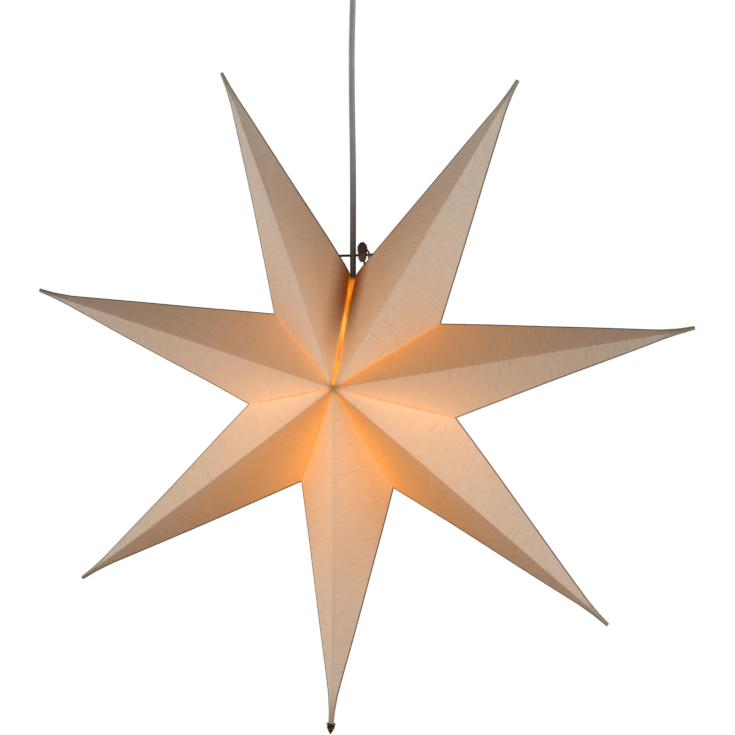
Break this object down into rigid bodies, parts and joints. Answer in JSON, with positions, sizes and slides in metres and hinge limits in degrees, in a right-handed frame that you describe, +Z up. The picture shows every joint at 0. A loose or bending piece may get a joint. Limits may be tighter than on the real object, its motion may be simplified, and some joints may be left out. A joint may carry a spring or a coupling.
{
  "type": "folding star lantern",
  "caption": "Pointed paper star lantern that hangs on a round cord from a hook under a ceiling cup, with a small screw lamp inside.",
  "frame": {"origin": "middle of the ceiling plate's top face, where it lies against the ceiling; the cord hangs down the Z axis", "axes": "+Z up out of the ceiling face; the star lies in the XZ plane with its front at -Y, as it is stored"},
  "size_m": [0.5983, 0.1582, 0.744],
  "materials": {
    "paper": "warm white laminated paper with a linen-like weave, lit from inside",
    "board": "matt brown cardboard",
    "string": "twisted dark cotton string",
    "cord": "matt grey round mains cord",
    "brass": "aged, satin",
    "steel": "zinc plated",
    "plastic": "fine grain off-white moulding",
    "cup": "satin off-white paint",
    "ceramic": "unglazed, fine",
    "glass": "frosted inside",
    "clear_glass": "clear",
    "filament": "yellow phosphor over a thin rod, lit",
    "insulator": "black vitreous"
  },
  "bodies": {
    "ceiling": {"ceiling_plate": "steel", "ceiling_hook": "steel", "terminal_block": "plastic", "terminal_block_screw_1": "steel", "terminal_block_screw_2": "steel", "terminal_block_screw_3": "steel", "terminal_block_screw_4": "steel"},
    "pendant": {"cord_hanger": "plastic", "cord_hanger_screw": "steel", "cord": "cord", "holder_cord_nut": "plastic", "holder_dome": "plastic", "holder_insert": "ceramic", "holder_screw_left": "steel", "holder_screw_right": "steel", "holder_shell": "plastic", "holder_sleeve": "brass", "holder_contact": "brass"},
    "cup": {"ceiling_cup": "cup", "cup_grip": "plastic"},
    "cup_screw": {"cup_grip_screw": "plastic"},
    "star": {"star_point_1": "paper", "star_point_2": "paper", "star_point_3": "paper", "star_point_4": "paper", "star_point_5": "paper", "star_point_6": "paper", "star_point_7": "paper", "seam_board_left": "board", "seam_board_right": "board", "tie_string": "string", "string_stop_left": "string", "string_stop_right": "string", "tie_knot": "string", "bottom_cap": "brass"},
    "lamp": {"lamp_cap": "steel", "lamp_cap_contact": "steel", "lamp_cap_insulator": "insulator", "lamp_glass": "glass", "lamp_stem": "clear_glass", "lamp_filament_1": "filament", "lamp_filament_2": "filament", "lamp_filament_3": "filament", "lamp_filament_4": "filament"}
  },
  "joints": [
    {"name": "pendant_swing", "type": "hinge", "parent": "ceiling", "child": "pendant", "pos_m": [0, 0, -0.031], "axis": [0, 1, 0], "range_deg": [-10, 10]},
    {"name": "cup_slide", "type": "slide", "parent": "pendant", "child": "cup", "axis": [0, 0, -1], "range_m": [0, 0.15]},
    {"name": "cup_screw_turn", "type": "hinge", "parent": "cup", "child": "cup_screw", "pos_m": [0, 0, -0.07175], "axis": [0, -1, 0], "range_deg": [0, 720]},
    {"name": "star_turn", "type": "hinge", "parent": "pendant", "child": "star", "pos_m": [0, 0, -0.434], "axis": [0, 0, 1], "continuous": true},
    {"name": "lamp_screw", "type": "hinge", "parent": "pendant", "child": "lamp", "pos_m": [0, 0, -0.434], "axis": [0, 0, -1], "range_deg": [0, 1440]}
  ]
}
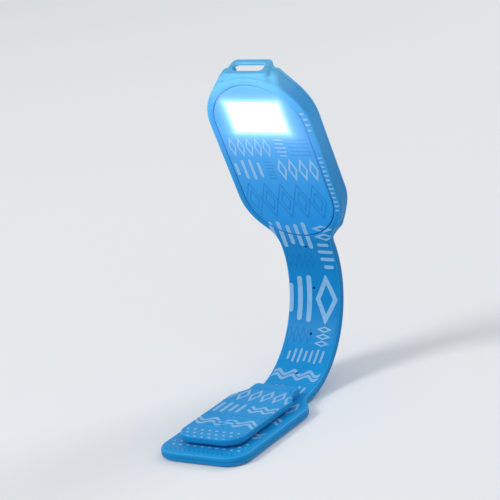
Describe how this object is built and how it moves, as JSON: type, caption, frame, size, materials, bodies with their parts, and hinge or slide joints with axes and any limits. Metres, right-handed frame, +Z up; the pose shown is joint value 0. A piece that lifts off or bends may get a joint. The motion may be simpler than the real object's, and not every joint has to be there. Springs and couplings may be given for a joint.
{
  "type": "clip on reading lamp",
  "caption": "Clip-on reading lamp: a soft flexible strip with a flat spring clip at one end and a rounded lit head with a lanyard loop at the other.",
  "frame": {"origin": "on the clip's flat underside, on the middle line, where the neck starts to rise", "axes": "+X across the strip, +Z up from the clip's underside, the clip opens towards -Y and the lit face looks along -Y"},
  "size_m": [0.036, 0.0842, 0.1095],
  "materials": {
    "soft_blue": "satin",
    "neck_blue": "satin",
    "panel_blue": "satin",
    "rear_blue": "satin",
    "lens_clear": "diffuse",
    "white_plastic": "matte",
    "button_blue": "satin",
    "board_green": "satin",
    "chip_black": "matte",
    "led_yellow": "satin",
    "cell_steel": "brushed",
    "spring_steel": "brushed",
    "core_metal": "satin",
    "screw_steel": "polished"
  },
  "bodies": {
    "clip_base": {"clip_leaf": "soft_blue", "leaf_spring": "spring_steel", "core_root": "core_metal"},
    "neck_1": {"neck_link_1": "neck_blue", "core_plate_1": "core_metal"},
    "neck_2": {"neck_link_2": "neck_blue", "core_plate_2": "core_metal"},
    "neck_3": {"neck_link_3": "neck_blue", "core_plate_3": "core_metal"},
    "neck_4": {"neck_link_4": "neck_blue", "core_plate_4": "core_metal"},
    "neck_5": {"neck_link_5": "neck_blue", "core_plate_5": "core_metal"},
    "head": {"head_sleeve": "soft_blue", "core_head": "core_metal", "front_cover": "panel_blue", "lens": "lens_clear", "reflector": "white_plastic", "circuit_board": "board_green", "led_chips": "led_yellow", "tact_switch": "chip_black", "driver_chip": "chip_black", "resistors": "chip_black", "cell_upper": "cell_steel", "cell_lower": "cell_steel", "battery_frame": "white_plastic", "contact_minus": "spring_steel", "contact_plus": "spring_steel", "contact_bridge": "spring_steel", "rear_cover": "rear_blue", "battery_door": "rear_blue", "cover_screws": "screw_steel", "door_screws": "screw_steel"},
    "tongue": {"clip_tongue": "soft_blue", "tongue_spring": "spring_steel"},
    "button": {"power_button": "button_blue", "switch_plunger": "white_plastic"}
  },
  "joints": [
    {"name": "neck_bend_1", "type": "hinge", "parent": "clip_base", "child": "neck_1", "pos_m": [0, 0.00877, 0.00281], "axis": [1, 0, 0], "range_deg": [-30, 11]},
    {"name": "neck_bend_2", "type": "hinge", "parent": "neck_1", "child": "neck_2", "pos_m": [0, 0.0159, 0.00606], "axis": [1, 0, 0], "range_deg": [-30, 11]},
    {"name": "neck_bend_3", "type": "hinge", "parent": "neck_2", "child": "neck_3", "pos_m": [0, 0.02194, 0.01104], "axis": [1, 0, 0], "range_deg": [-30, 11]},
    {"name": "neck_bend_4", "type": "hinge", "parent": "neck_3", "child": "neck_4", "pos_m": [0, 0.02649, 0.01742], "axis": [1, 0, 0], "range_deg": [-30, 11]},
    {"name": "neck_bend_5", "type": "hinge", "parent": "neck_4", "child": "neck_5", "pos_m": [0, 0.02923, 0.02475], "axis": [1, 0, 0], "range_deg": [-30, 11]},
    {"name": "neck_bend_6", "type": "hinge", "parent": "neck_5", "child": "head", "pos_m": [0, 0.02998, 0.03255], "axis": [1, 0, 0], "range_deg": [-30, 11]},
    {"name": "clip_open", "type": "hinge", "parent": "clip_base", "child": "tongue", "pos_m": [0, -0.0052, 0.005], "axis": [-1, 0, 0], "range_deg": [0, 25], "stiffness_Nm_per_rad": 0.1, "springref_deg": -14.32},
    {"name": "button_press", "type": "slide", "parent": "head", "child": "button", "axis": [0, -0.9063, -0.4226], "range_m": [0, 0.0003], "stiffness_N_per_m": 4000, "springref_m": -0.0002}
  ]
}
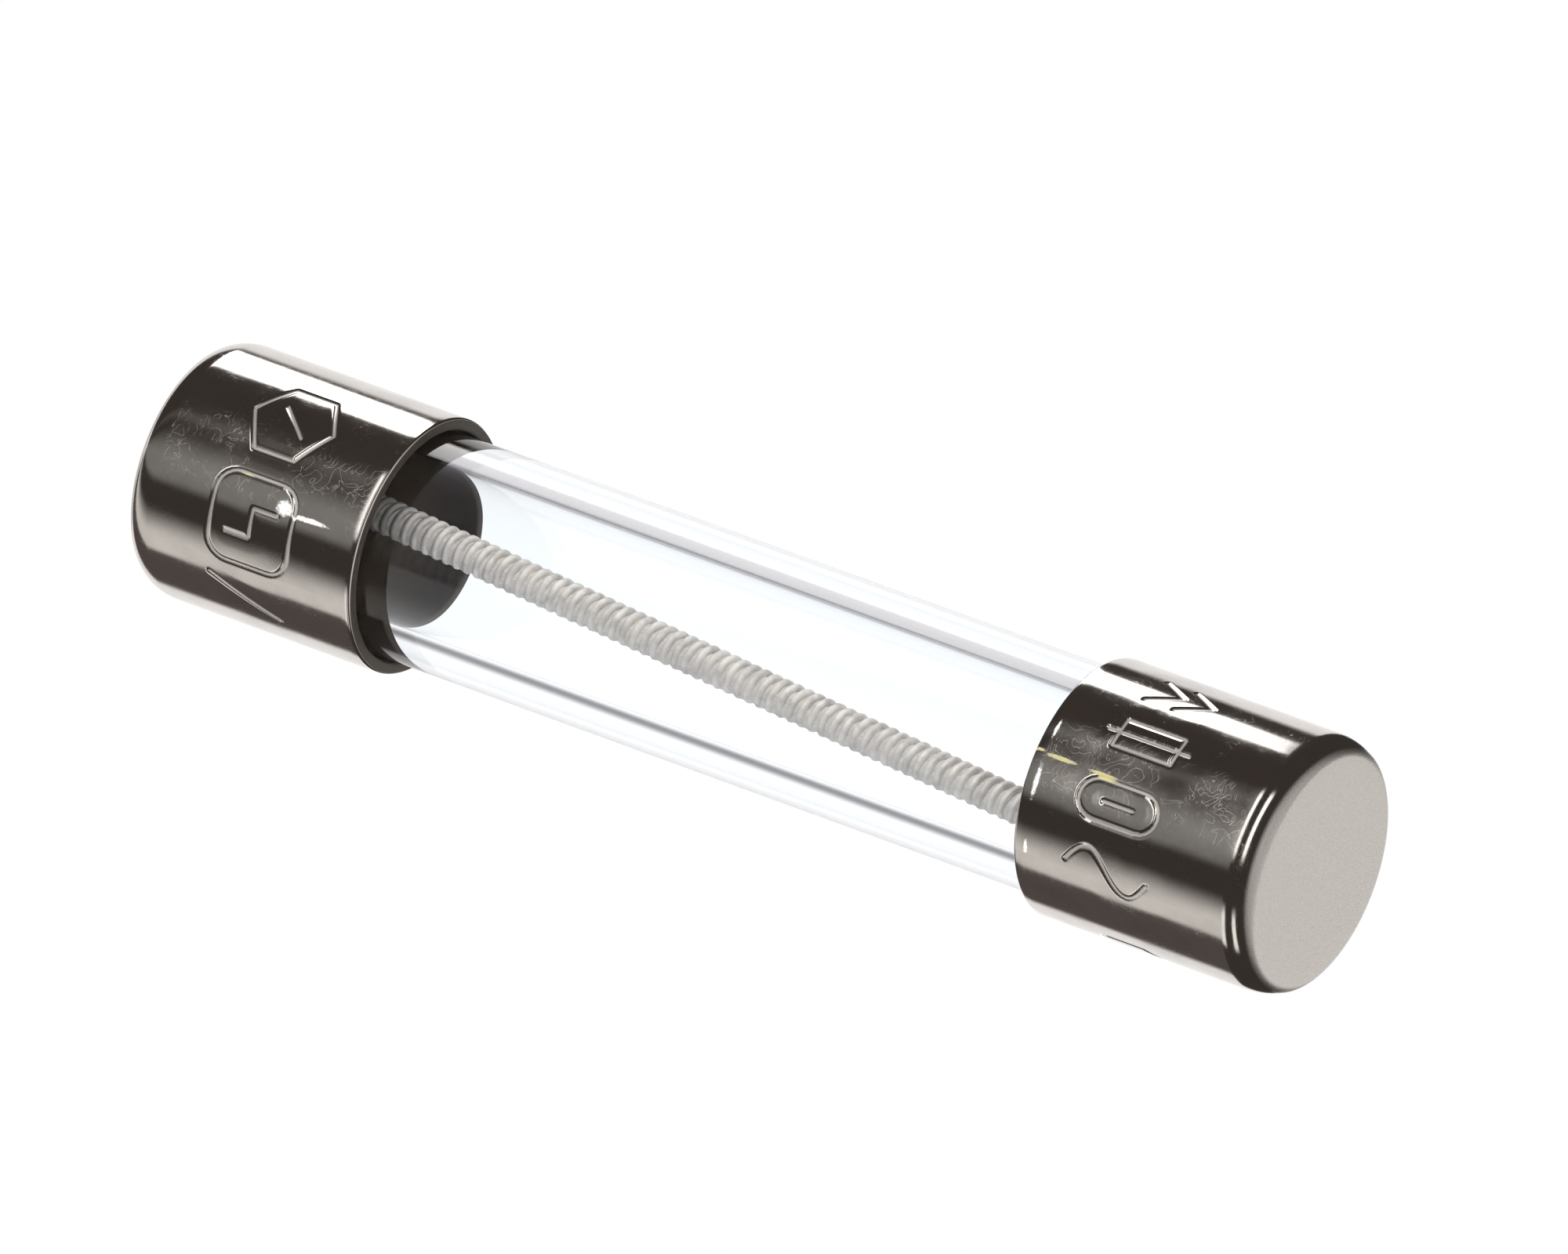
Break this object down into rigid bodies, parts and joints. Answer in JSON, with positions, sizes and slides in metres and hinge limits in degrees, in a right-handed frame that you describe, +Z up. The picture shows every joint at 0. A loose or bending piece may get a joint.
--------------------------------
## WHAT TO PRODUCE
Write out the records above again, keeping each one identical to the original.

## FINISHED TASK
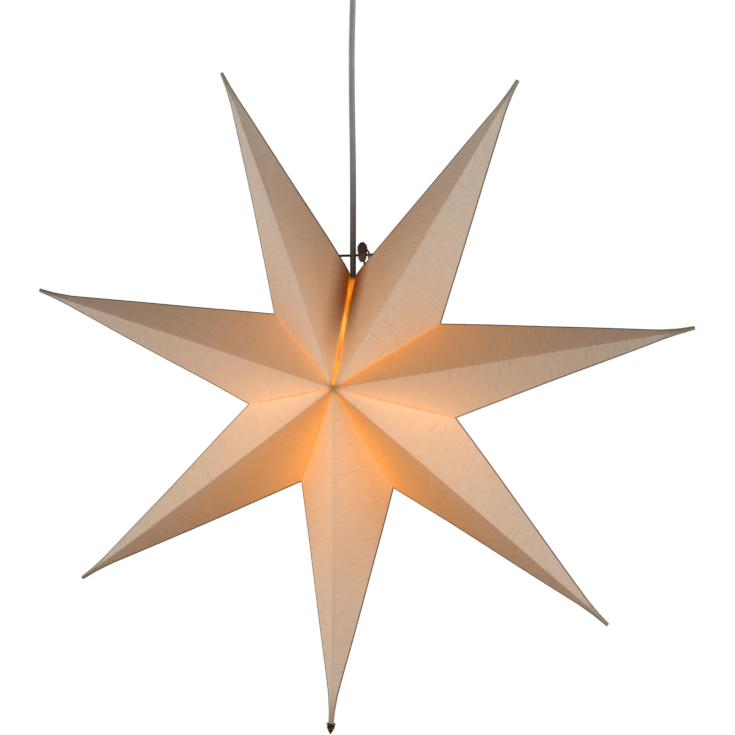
Break this object down into rigid bodies, parts and joints. Answer in JSON, with positions, sizes and slides in metres and hinge limits in degrees, in a right-handed frame that you describe, +Z up. The picture shows every joint at 0. A loose or bending piece may get a joint. Limits may be tighter than on the real object, its motion may be simplified, and some joints may be left out. A joint may carry a spring or a coupling.
{
  "type": "folding star lantern",
  "caption": "Pointed paper star lantern that hangs on a round cord from a hook under a ceiling cup, with a small screw lamp inside.",
  "frame": {"origin": "middle of the ceiling plate's top face, where it lies against the ceiling; the cord hangs down the Z axis", "axes": "+Z up out of the ceiling face; the star lies in the XZ plane with its front at -Y, as it is stored"},
  "size_m": [0.5983, 0.1582, 0.744],
  "materials": {
    "paper": "warm white laminated paper with a linen-like weave, lit from inside",
    "board": "matt brown cardboard",
    "string": "twisted dark cotton string",
    "cord": "matt grey round mains cord",
    "brass": "aged, satin",
    "steel": "zinc plated",
    "plastic": "fine grain off-white moulding",
    "cup": "satin off-white paint",
    "ceramic": "unglazed, fine",
    "glass": "frosted inside",
    "clear_glass": "clear",
    "filament": "yellow phosphor over a thin rod, lit",
    "insulator": "black vitreous"
  },
  "bodies": {
    "ceiling": {"ceiling_plate": "steel", "ceiling_hook": "steel", "terminal_block": "plastic", "terminal_block_screw_1": "steel", "terminal_block_screw_2": "steel", "terminal_block_screw_3": "steel", "terminal_block_screw_4": "steel"},
    "pendant": {"cord_hanger": "plastic", "cord_hanger_screw": "steel", "cord": "cord", "holder_cord_nut": "plastic", "holder_dome": "plastic", "holder_insert": "ceramic", "holder_screw_left": "steel", "holder_screw_right": "steel", "holder_shell": "plastic", "holder_sleeve": "brass", "holder_contact": "brass"},
    "cup": {"ceiling_cup": "cup", "cup_grip": "plastic"},
    "cup_screw": {"cup_grip_screw": "plastic"},
    "star": {"star_point_1": "paper", "star_point_2": "paper", "star_point_3": "paper", "star_point_4": "paper", "star_point_5": "paper", "star_point_6": "paper", "star_point_7": "paper", "seam_board_left": "board", "seam_board_right": "board", "tie_string": "string", "string_stop_left": "string", "string_stop_right": "string", "tie_knot": "string", "bottom_cap": "brass"},
    "lamp": {"lamp_cap": "steel", "lamp_cap_contact": "steel", "lamp_cap_insulator": "insulator", "lamp_glass": "glass", "lamp_stem": "clear_glass", "lamp_filament_1": "filament", "lamp_filament_2": "filament", "lamp_filament_3": "filament", "lamp_filament_4": "filament"}
  },
  "joints": [
    {"name": "pendant_swing", "type": "hinge", "parent": "ceiling", "child": "pendant", "pos_m": [0, 0, -0.031], "axis": [0, 1, 0], "range_deg": [-10, 10]},
    {"name": "cup_slide", "type": "slide", "parent": "pendant", "child": "cup", "axis": [0, 0, -1], "range_m": [0, 0.15]},
    {"name": "cup_screw_turn", "type": "hinge", "parent": "cup", "child": "cup_screw", "pos_m": [0, 0, -0.07175], "axis": [0, -1, 0], "range_deg": [0, 720]},
    {"name": "star_turn", "type": "hinge", "parent": "pendant", "child": "star", "pos_m": [0, 0, -0.434], "axis": [0, 0, 1], "continuous": true},
    {"name": "lamp_screw", "type": "hinge", "parent": "pendant", "child": "lamp", "pos_m": [0, 0, -0.434], "axis": [0, 0, -1], "range_deg": [0, 1440]}
  ]
}
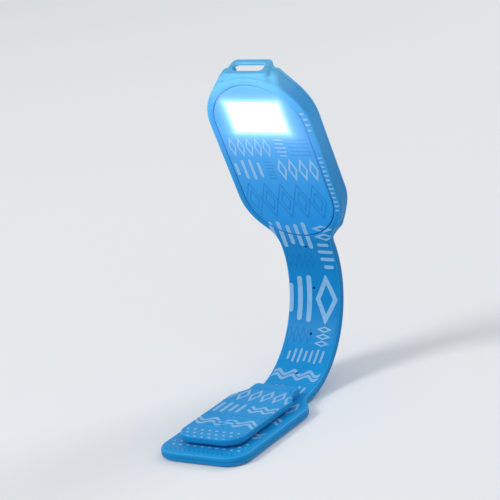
Describe how this object is built and how it moves, as JSON: type, caption, frame, size, materials, bodies with their parts, and hinge or slide joints with axes and any limits. Metres, right-handed frame, +Z up; the pose shown is joint value 0. A piece that lifts off or bends may get a joint. The motion may be simpler than the real object's, and not every joint has to be there. Springs and couplings may be given for a joint.
{
  "type": "clip on reading lamp",
  "caption": "Clip-on reading lamp: a soft flexible strip with a flat spring clip at one end and a rounded lit head with a lanyard loop at the other.",
  "frame": {"origin": "on the clip's flat underside, on the middle line, where the neck starts to rise", "axes": "+X across the strip, +Z up from the clip's underside, the clip opens towards -Y and the lit face looks along -Y"},
  "size_m": [0.036, 0.0842, 0.1095],
  "materials": {
    "soft_blue": "satin",
    "neck_blue": "satin",
    "panel_blue": "satin",
    "rear_blue": "satin",
    "lens_clear": "diffuse",
    "white_plastic": "matte",
    "button_blue": "satin",
    "board_green": "satin",
    "chip_black": "matte",
    "led_yellow": "satin",
    "cell_steel": "brushed",
    "spring_steel": "brushed",
    "core_metal": "satin",
    "screw_steel": "polished"
  },
  "bodies": {
    "clip_base": {"clip_leaf": "soft_blue", "leaf_spring": "spring_steel", "core_root": "core_metal"},
    "neck_1": {"neck_link_1": "neck_blue", "core_plate_1": "core_metal"},
    "neck_2": {"neck_link_2": "neck_blue", "core_plate_2": "core_metal"},
    "neck_3": {"neck_link_3": "neck_blue", "core_plate_3": "core_metal"},
    "neck_4": {"neck_link_4": "neck_blue", "core_plate_4": "core_metal"},
    "neck_5": {"neck_link_5": "neck_blue", "core_plate_5": "core_metal"},
    "head": {"head_sleeve": "soft_blue", "core_head": "core_metal", "front_cover": "panel_blue", "lens": "lens_clear", "reflector": "white_plastic", "circuit_board": "board_green", "led_chips": "led_yellow", "tact_switch": "chip_black", "driver_chip": "chip_black", "resistors": "chip_black", "cell_upper": "cell_steel", "cell_lower": "cell_steel", "battery_frame": "white_plastic", "contact_minus": "spring_steel", "contact_plus": "spring_steel", "contact_bridge": "spring_steel", "rear_cover": "rear_blue", "battery_door": "rear_blue", "cover_screws": "screw_steel", "door_screws": "screw_steel"},
    "tongue": {"clip_tongue": "soft_blue", "tongue_spring": "spring_steel"},
    "button": {"power_button": "button_blue", "switch_plunger": "white_plastic"}
  },
  "joints": [
    {"name": "neck_bend_1", "type": "hinge", "parent": "clip_base", "child": "neck_1", "pos_m": [0, 0.00877, 0.00281], "axis": [1, 0, 0], "range_deg": [-30, 11]},
    {"name": "neck_bend_2", "type": "hinge", "parent": "neck_1", "child": "neck_2", "pos_m": [0, 0.0159, 0.00606], "axis": [1, 0, 0], "range_deg": [-30, 11]},
    {"name": "neck_bend_3", "type": "hinge", "parent": "neck_2", "child": "neck_3", "pos_m": [0, 0.02194, 0.01104], "axis": [1, 0, 0], "range_deg": [-30, 11]},
    {"name": "neck_bend_4", "type": "hinge", "parent": "neck_3", "child": "neck_4", "pos_m": [0, 0.02649, 0.01742], "axis": [1, 0, 0], "range_deg": [-30, 11]},
    {"name": "neck_bend_5", "type": "hinge", "parent": "neck_4", "child": "neck_5", "pos_m": [0, 0.02923, 0.02475], "axis": [1, 0, 0], "range_deg": [-30, 11]},
    {"name": "neck_bend_6", "type": "hinge", "parent": "neck_5", "child": "head", "pos_m": [0, 0.02998, 0.03255], "axis": [1, 0, 0], "range_deg": [-30, 11]},
    {"name": "clip_open", "type": "hinge", "parent": "clip_base", "child": "tongue", "pos_m": [0, -0.0052, 0.005], "axis": [-1, 0, 0], "range_deg": [0, 25], "stiffness_Nm_per_rad": 0.1, "springref_deg": -14.32},
    {"name": "button_press", "type": "slide", "parent": "head", "child": "button", "axis": [0, -0.9063, -0.4226], "range_m": [0, 0.0003], "stiffness_N_per_m": 4000, "springref_m": -0.0002}
  ]
}
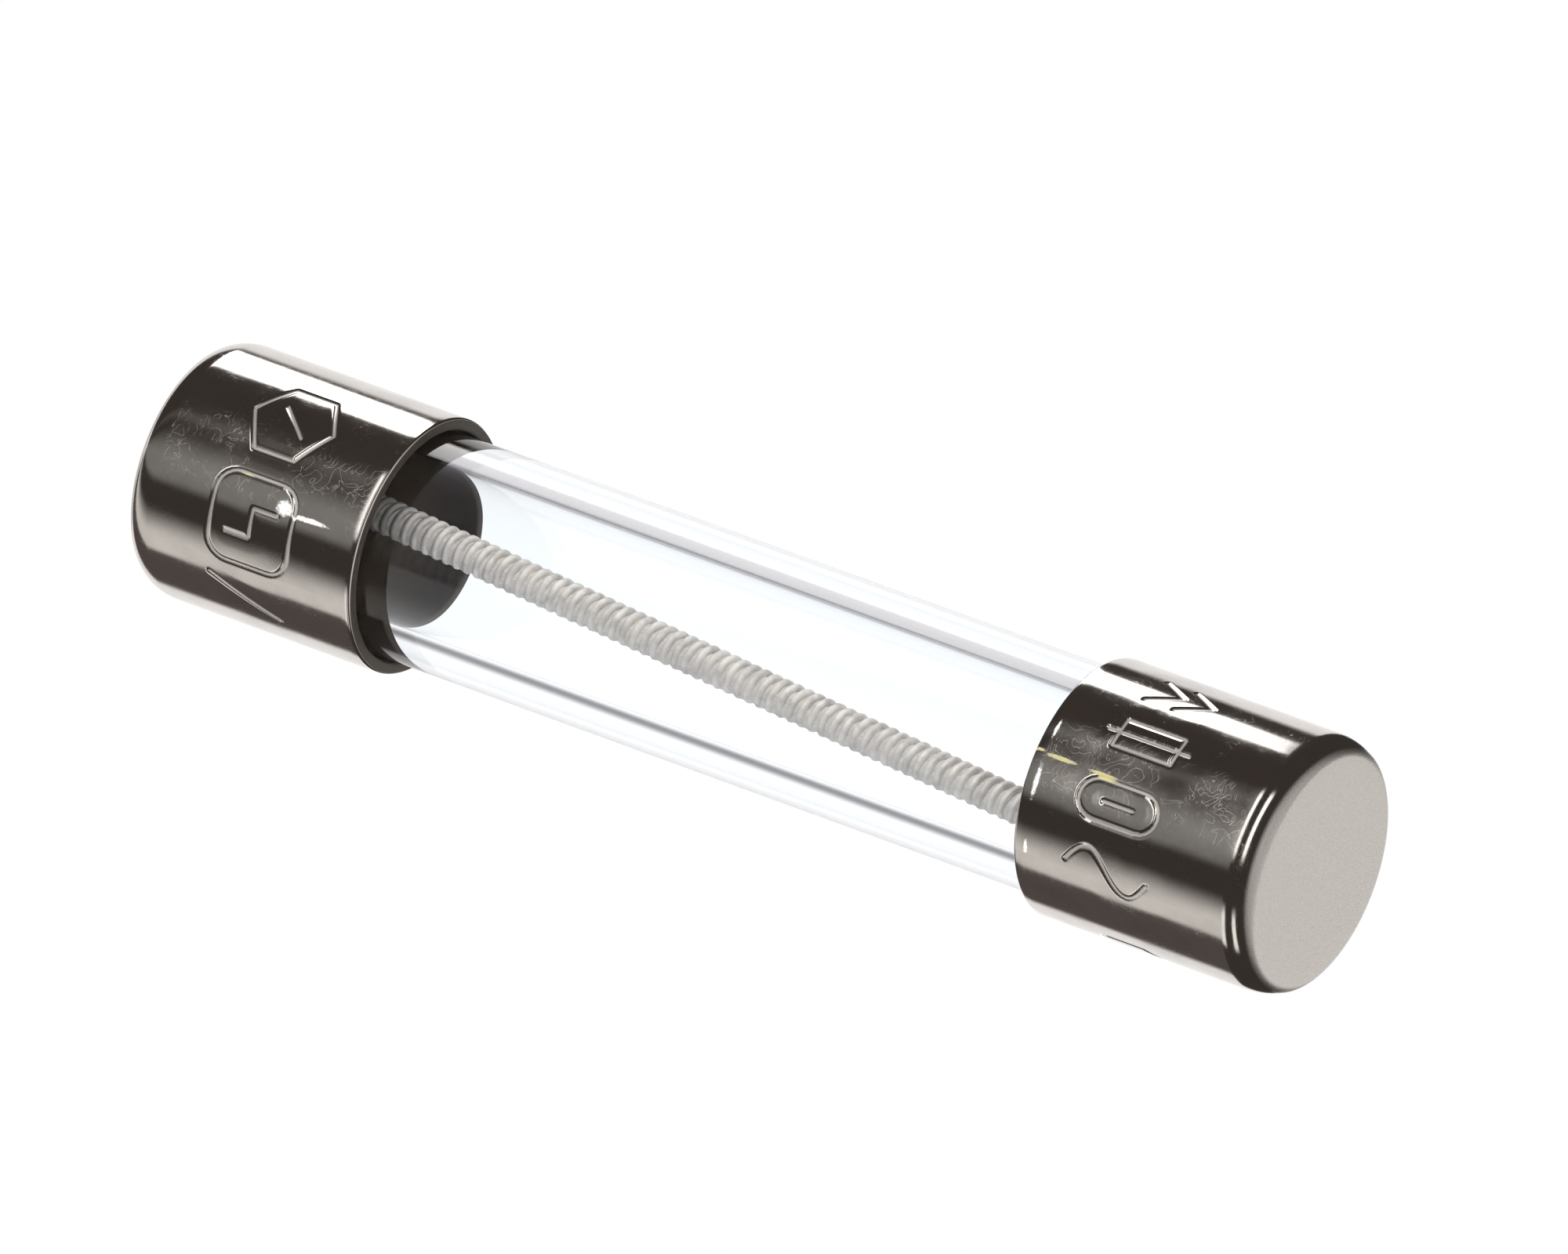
Break this object down into rigid bodies, parts and joints. Answer in JSON, with positions, sizes and slides in metres and hinge limits in degrees, in a right-handed frame that you describe, +Z up. The picture shows every joint at 0. A loose or bending piece may get a joint.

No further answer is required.